- Translation: The silent serenade
- Librettist: Victor Clement
- Language: German
- Premiere: 1954 Theater Dortmund

= Die stumme Serenade =

German-language musical comedy

Die stumme Serenade, Op. 36, (The silent serenade), is a German-language musical comedy by Erich Wolfgang Korngold to a libretto by Victor Clement. The style of the work is a mix of operetta and 1920s-style revue songs. The roles are written for eight singers and eight actors and the work is scored for a small chamber orchestra: two pianos, the first doubling on celesta, two violins, cello, flute, clarinet or saxophone, trumpet, and percussion. The plot is set in 1820s Naples.
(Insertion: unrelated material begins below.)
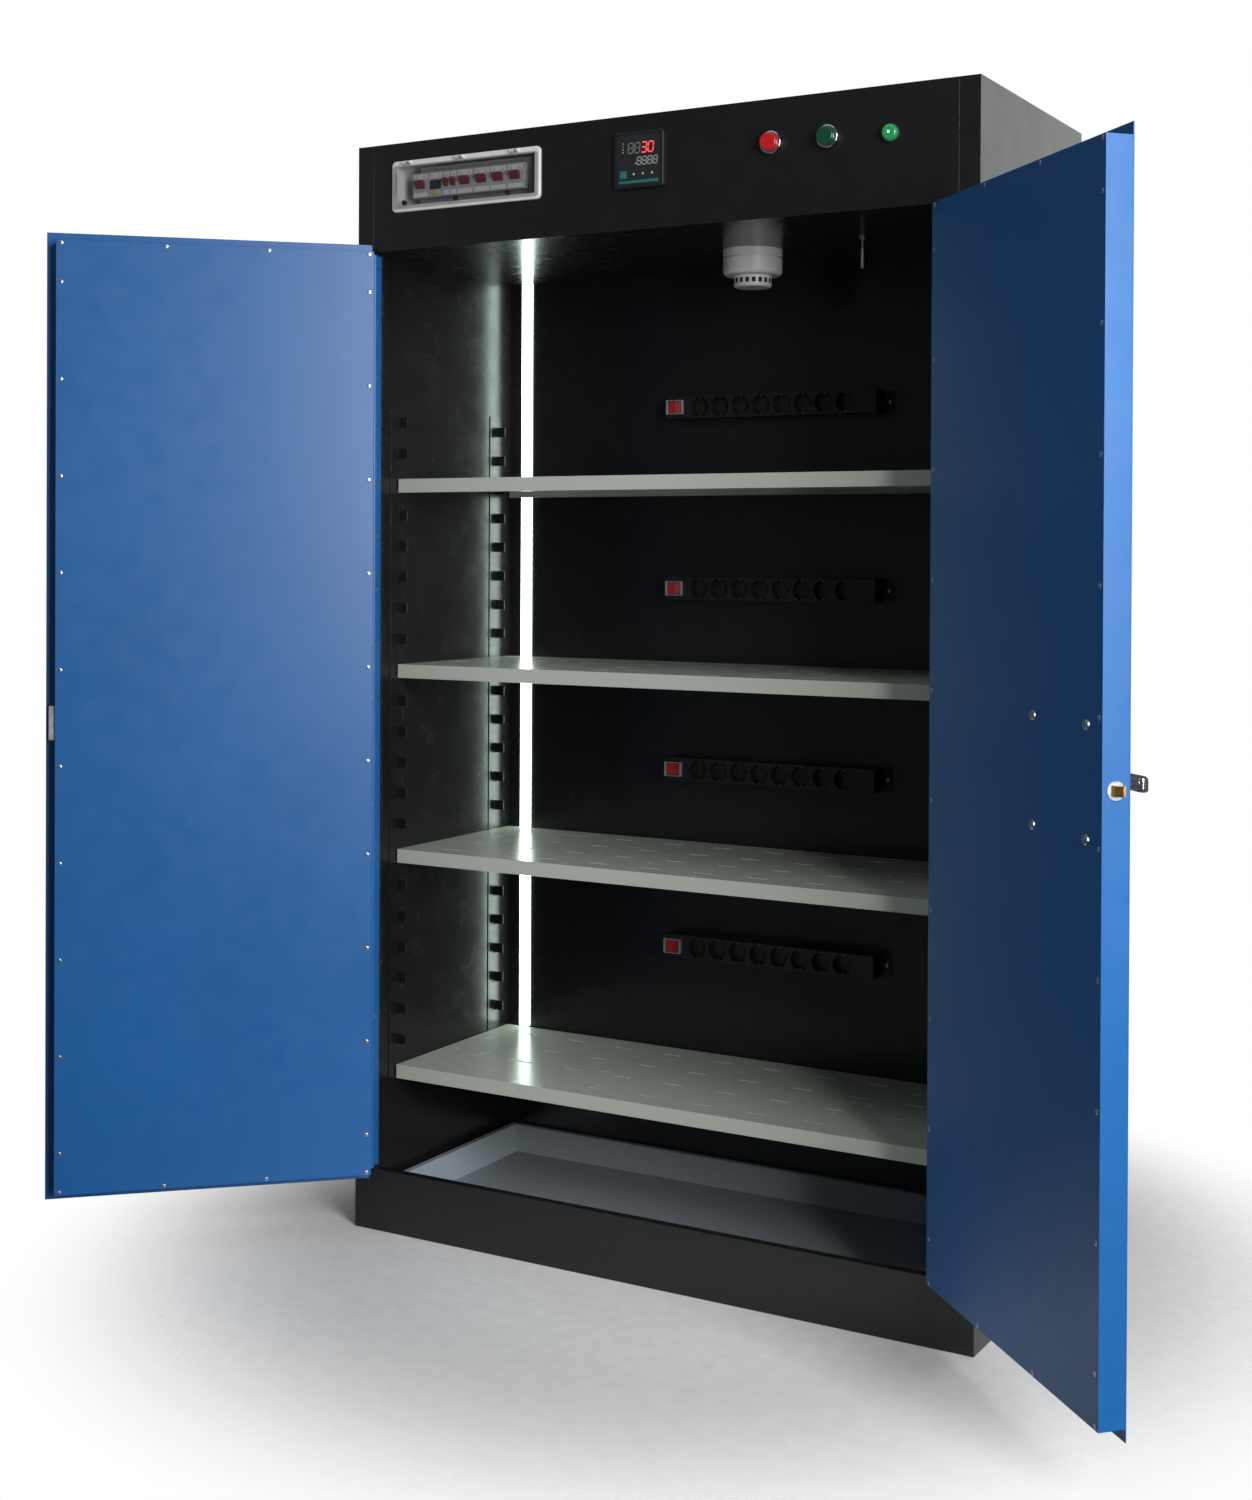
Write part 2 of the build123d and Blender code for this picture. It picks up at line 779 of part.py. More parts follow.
def breaker_frame():
    """White ring on the header with a box behind it that carries the breakers."""
    outer = block(
        px(window_left), px(window_right), ring_front, front, window_bottom, window_top,
    )
    outer = fillet(outer.edges().filter_by(Axis.Y), 9)
    outer = fillet(outer.faces().sort_by(Axis.Y)[0].edges(), 2.0)
    x0 = px(window_left + window_ring - 2.5)
    x1 = px(window_right - window_ring + 2.5)
    z0 = window_bottom + window_ring - 2.5
    z1 = window_top - window_ring + 2.5
    sleeve = block(x0, x1, front, py(sheet + 3), z0, z1)
    box_y1 = py(window_box_depth)
    case = block(x0, x1, py(sheet + 1.0), box_y1, z0 - 12, z1 + 12)
    wall = window_box_wall
    inside = block(x0 + wall, x1 - wall, py(sheet + 1.0 + wall), box_y1 - wall, z0 - 12 + wall, z1 + 12 - wall)
    hole = block(
        px(window_left + window_ring), px(window_right - window_ring),
        ring_front - 1, py(sheet + 1.0 + wall) + 0.1,
        window_bottom + window_ring, window_top - window_ring,
    )
    frame = (outer + sleeve + case) - [inside, hole]
    lugs = []
    for x in cover_hinge_x:
        for side in (-1, 1):
            x_mid = px(x) + side * 7.0
            lugs.append(block(x_mid - 1.5, x_mid + 1.5, cover_axis_y, ring_front + 1, cover_axis_z - 2.5,
                              cover_axis_z + 2.5))
            lugs.append(rod_x(x_mid - 1.5, x_mid + 1.5, cover_axis_y, cover_axis_z, 2.5))
    frame = frame + lugs
    bores = [rod_x(px(x) - 10, px(x) + 10, cover_axis_y, cover_axis_z, 1.05) for x in cover_hinge_x]
    return frame - bores


def breaker_cover():
    """Clear bulging cover with its hinge pins and three holes for the latches."""
    y0 = ring_front - 0.3
    x0 = px(cover_left)
    x1 = px(cover_right)
    rim = block(x0, x1, y0 - cover_thick, y0, cover_bottom, cover_top - 3)
    rim = fillet(rim.edges().filter_by(Axis.Y), 6)
    inset = 12.0
    mid_x = (x0 + x1) / 2
    mid_z = (cover_bottom + 12 + cover_top - 3) / 2 + 2
    size_x = x1 - x0 - 2 * inset
    size_z = cover_top - cover_bottom - 34
    facing = Plane((mid_x, y0 - cover_thick, mid_z), x_dir=(1, 0, 0), z_dir=(0, -1, 0))
    low = facing * Rectangle(size_x, size_z)
    high = facing.offset(cover_bulge - cover_thick) * Rectangle(size_x - 16, size_z - 12)
    bubble = loft([low.face(), high.face()])
    inner_low = facing.offset(-cover_thick - 0.01) * Rectangle(size_x - 3, size_z - 3)
    inner_high = facing.offset(cover_bulge - 2 * cover_thick) * Rectangle(size_x - 19, size_z - 15)
    hollow = loft([inner_low.face(), inner_high.face()])
    cover = (rim + bubble) - hollow
    arms = []
    for x in cover_hinge_x:
        arms.append(rod_x(px(x) - 8.4, px(x) + 8.4, cover_axis_y, cover_axis_z, 1.0))
        arms.append(rod_x(px(x) - 5, px(x) + 5, cover_axis_y, cover_axis_z, 2.2))
        arms.append(block(px(x) - 5, px(x) + 5, cover_axis_y - 2.0, y0, cover_axis_z - 8, cover_axis_z))
    cover = cover + arms
    holes = [rod_y(px(x), y0 - 10, y0 + 5, latch_z, 2.55) for x in cover_latch_x]
    return cover - holes


latch_z = cover_bottom + 10.0


def cover_latch(x):
    """Quarter-turn knob: a shank through the cover and a thumb bar."""
    y0 = ring_front - 0.3
    face = y0 - cover_thick
    knob = rod_y(px(x), face - 5, face - 0.05, latch_z, cover_latch_radius)
    shank = rod_y(px(x), face - 0.1, y0 + 0.1, latch_z, 2.5)
    bar = block(px(x) - 1.2, px(x) + 1.2, face - 7.5, face - 4, latch_z - 4.2, latch_z + 4.2)
    return knob + shank + bar


save(breaker_frame(), "breaker_frame")
save(breaker_cover(), "breaker_cover")
for number, x in enumerate(cover_latch_x, start=1):
    save(cover_latch(x), "cover_latch_" + str(number))

nose_front = py(sheet + 5.0)
nose_back = py(30.0)
breaker_back = py(window_box_depth - window_box_wall)
lever_axis_y = nose_front + 3.5


def breaker_spans():
    """Left and right X of every module."""
    x = px(breaker_first_x)
    for breadth in breaker_widths:
        yield x + breaker_gap / 2, x + breadth - breaker_gap / 2
        x += breadth


def breaker_module(x0, x1, with_lever):
    """Body on the back of the box, with a narrower nose towards the window."""
    half = breaker_body / 2
    body = block(x0, x1, nose_back, breaker_back, breaker_z - half + 3, breaker_z + half - 3)
    nose = block(x0, x1, nose_front, nose_back + 1, breaker_z - breaker_nose / 2, breaker_z + breaker_nose / 2)
    module = body + nose
    if not with_lever:
        return module
    inset = (x1 - x0) * 0.22
    pocket = rod_x(x0 + inset, x1 - inset, lever_axis_y, breaker_z, lever_hub_radius + lever_clearance)
    return module - pocket


def breaker_lever(x0, x1):
    """Hub in the nose with a toggle standing forward, in the raised position."""
    inset = (x1 - x0) * 0.22 + 0.1
    hub = rod_x(x0 + inset, x1 - inset, lever_axis_y, breaker_z, lever_hub_radius)
    toggle = block(x0 + inset, x1 - inset, lever_axis_y - 14, lever_axis_y, breaker_z - 2.5, breaker_z + 2.5)
    lever = hub + toggle
    turn = Pos(0, lever_axis_y, breaker_z) * Rot(-lever_angle / 2, 0, 0) * Pos(0, -lever_axis_y, -breaker_z)
    return turn * lever


modules = []
lever_number = 0
for (x0, x1), with_lever in zip(breaker_spans(), breaker_has_lever):
    modules.extend(breaker_module(x0, x1, with_lever).solids())
    if with_lever:
        lever_number += 1
        save(breaker_lever(x0, x1), "breaker_lever_" + str(lever_number))
save(Compound(modules), "breaker_bodies")


# ---------------------------------------------------------------------------
# Controller, buttons and lamp
# ---------------------------------------------------------------------------
def controller_case():
    """Square bezel over the plate and a body through it."""
    x = px(controller_x)
    half = controller_size / 2
    bezel = block(x - half, x + half, front - controller_out, front, controller_z - half, controller_z + half)
    bezel = fillet(bezel.edges().filter_by(Axis.Y), 4)
    bezel = fillet(bezel.faces().sort_by(Axis.Y)[0].edges(), 1.5)
    body_half = controller_body / 2
    body = block(x - body_half, x + body_half, front, py(controller_deep),
                 controller_z - body_half, controller_z + body_half)
    recess = block(x - half + 5, x + half - 5, front - controller_out - 1, front - controller_out + 2.5,
                   controller_z - half + 5, controller_z + half - 5)
    return bezel + body - recess


def controller_face():
    """Front panel in the bezel's recess."""
    x = px(controller_x)
    half = controller_size / 2 - 5.2
    y1 = front - controller_out + 2.5
    return block(x - half, x + half, y1 - 1.6, y1, controller_z - half, controller_z + half)


def bezels():
    rings = []
    for x in (stop_x, start_x):
        ring = rod_y(px(x), front - bezel_out, front, button_z, bezel_radius)
        ring = fillet(ring.faces().sort_by(Axis.Y)[0].edges(), 2.0)
        ring += rod_y(px(x), front, py(30), button_z, 11.0)
        ring -= rod_y(px(x), front - bezel_out - 1, front - 1.0, button_z, button_radius + 0.08)
        ring -= rod_y(px(x), front - 2, py(28), button_z, 8.05)
        rings.append(ring)
    lamp_ring = rod_y(px(lamp_x), front - 3.5, front, lamp_z, lamp_radius)
    lamp_ring += rod_y(px(lamp_x), front, py(30), lamp_z, 11.0)
    lamp_ring -= rod_y(px(lamp_x), front - 4, py(12), lamp_z, 9.0)
    rings.append(lamp_ring)
    return Compound([solid for ring in rings for solid in ring.solids()])


def push_button(x):
    cap_back = front - 1.0 - button_travel - 0.6
    cap = rod_y(px(x), front - button_out, cap_back, button_z, button_radius)
    cap = fillet(cap.faces().sort_by(Axis.Y)[0].edges(), 2.5)
    stem = rod_y(px(x), cap_back, py(20), button_z, 8.0)
    return cap + stem


def pilot_lamp():
    stem = rod_y(px(lamp_x), front - 3.5, py(12), lamp_z, 8.9)
    lens = rod_y(px(lamp_x), front - 13, front - 3.8, lamp_z, lamp_radius - 1.0)
    lens = fillet(lens.faces().sort_by(Axis.Y)[0].edges(), 5.0)
    neck = rod_y(px(lamp_x), front - 4.0, front - 3.4, lamp_z, 8.9)
    return lens + neck + stem


save(controller_case(), "controller_case")
save(controller_face(), "controller_face")
save(bezels(), "button_bezels")
save(push_button(stop_x), "stop_button")
save(push_button(start_x), "start_button")
save(pilot_lamp(), "pilot_lamp")


# ---------------------------------------------------------------------------
# Ceiling fittings and gland
# ---------------------------------------------------------------------------
def smoke_detector():
    """Base, narrow gap, domed body and slotted sensing head."""
    x = px(detector_x)
    y = py(detector_y)
    base_z = header_bottom - detector_base
    body_z = base_z - detector_gap
    head_z = body_z - detector_body
    base = rod_z(x, y, base_z, header_bottom, detector_radius)
    neck = rod_z(x, y, body_z, base_z, detector_radius - 5)
    body = rod_z(x, y, head_z, body_z, detector_radius)
    body = fillet(body.faces().sort_by(Axis.Z)[0].edges(), 9)
    head = rod_z(x, y, head_z - detector_head, head_z, detector_radius * 0.64)
    head = fillet(head.faces().sort_by(Axis.Z)[0].edges(), 5)
    return base + neck + body + head


def temperature_probe():
    x = px(probe_x)
    y = py(probe_y)
    stem = rod_z(x, y, probe_tip_z + 35.0, header_bottom, probe_radius * 0.6)
    sleeve = rod_z(x, y, probe_tip_z, probe_tip_z + 35.0, probe_radius)
    flange = rod_z(x, y, header_bottom - 4, header_bottom, probe_radius * 2)
    return stem + sleeve + flange


def cable_gland():
    """Gland with a blanking plug through the roof sheet."""
    x = px(gland_x)
    y = py(gland_y)
    low = height - sheet
    hexagon = RegularPolygon(gland_radius + 5, 6)
    body = rod_z(x, y, low - 12, height, gland_radius)
    nut = extrude(Pos(x, y, low - 7) * hexagon, 7)
    collar = extrude(Pos(x, y, height) * hexagon, 7)
    dome = rod_z(x, y, height + 7, height + 22, gland_radius + 1.5)
    dome = fillet(dome.faces().sort_by(Axis.Z)[-1].edges(), 4)
    return body + nut + collar + dome


save(smoke_detector(), "smoke_detector")
save(temperature_probe(), "temperature_probe")
save(cable_gland(), "cable_gland")
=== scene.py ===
"""Looks of the battery cabinet: finishes, fine fittings, studio and camera."""

import json
import logging
import math
from dataclasses import dataclass, field
from enum import Enum

import bmesh
import bpy
import numpy as np
from mathutils import Matrix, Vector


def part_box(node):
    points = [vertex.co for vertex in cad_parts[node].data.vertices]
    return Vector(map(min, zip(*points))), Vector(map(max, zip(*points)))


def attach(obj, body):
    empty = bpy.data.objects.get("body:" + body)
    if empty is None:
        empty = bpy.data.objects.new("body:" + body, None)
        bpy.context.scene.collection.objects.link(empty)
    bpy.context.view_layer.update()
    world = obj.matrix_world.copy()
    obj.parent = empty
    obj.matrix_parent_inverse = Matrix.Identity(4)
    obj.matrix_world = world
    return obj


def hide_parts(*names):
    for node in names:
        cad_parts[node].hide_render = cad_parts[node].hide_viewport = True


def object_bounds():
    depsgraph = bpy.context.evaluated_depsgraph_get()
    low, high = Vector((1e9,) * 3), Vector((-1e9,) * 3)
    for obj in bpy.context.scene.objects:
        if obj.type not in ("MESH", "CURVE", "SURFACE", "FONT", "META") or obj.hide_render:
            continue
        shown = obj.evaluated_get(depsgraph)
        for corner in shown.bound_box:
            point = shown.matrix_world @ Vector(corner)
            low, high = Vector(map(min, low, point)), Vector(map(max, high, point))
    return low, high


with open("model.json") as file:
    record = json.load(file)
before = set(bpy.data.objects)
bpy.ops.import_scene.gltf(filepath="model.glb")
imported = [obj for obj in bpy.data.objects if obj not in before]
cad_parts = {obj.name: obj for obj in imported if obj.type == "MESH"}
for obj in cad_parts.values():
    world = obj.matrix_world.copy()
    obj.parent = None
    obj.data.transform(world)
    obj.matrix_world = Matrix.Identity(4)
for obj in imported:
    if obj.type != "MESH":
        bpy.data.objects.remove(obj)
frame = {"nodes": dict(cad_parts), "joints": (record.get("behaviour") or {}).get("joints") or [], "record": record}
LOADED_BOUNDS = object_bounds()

log = logging.getLogger("battery_cabinet")
MM = 0.001
Node = bpy.types.Node
Socket = bpy.types.NodeSocket


# ---------------------------------------------------------------------------
# Colour and node helpers
# ---------------------------------------------------------------------------
def linear(colour: str) -> tuple[float, float, float, float]:
    """Turn an sRGB hex colour into linear light.

    Args:
        colour: Hash sign and six hex digits.

    Returns:
        Linear red, green, blue and an alpha of one.
    """
    srgb = np.array([int(colour[i : i + 2], 16) for i in (1, 3, 5)]) / 255.0
    low = srgb / 12.92
    high = ((srgb + 0.055) / 1.055) ** 2.4
    red, green, blue = np.where(srgb <= 0.04045, low, high).tolist()
    return red, green, blue, 1.0


def add(tree: bpy.types.NodeTree, kind: str, inputs: dict | None = None, **settings) -> Node:
    """Add a node, set its properties and feed its inputs.

    Args:
        tree: Tree that receives the node.
        kind: Node type name.
        inputs: Input name or number to a value, or to a socket that is linked.
        settings: Node properties.

    Returns:
        The new node.
    """
    node = tree.nodes.new(kind)
    for name, value in settings.items():
        setattr(node, name, value)
    for name, value in (inputs or {}).items():
        if isinstance(value, Socket):
            tree.links.new(value, node.inputs[name])
        else:
            node.inputs[name].default_value = value
    return node


def place_in_mm(tree: bpy.types.NodeTree, stretch: tuple[float, float, float] = (1, 1, 1)) -> Socket:
    """Object coordinates counted in millimetres, stretched along the axes."""
    where = add(tree, "ShaderNodeTexCoord")
    scale = [1000.0 * value for value in stretch]
    mapping = add(tree, "ShaderNodeMapping", {"Vector": where.outputs["Object"], "Scale": scale})
    return mapping.outputs["Vector"]


def noise(tree: bpy.types.NodeTree, vector: Socket, size_mm: float, detail: float = 2.0) -> Socket:
    """Smooth noise whose features are about size_mm across."""
    node = add(tree, "ShaderNodeTexNoise", {"Vector": vector, "Scale": 1.0 / size_mm, "Detail": detail})
    return node.outputs["Fac"]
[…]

Korngold worked on the piece from 1946 to 1951. A version shortened from 180 to 100 minutes was premiered by Radio Vienna in 1951. The first full version staged in 1954 by Theater Dortmund met with a negative critical response.

==Recordings==
The recording of the shortened version by Radio Vienna in 1951 featured sopranos Hilde Ceska (Silvia), Rosl Schwaiger (Luise), Liane Synek, mezzo-soprano Tonja Sontis, contralto Hansi Schenk (Probierdamen), baritone Kurt Preger (Caretto), the actors Fred Liewehr (Andrea Cocle), Egon von Jordan (Benedetto), Franz Böheim (Borzalino), Susi Witt (Geschäftsführerin), Felix Dombrowsky (Carlo Marcellini), Herbert Hauk (Pater); conducted by the composer. Issued 2011 by Line Music (cantus classics, CACD 5.01371).

The first full-length recording was made in 2009 with Sarah Wegener, Birger Radde, Frank Buchwald, Werner Klockow, Young Opera Company, Holst-Sinfonietta, Klaus Simon recorded 2009, released by CPO 2011.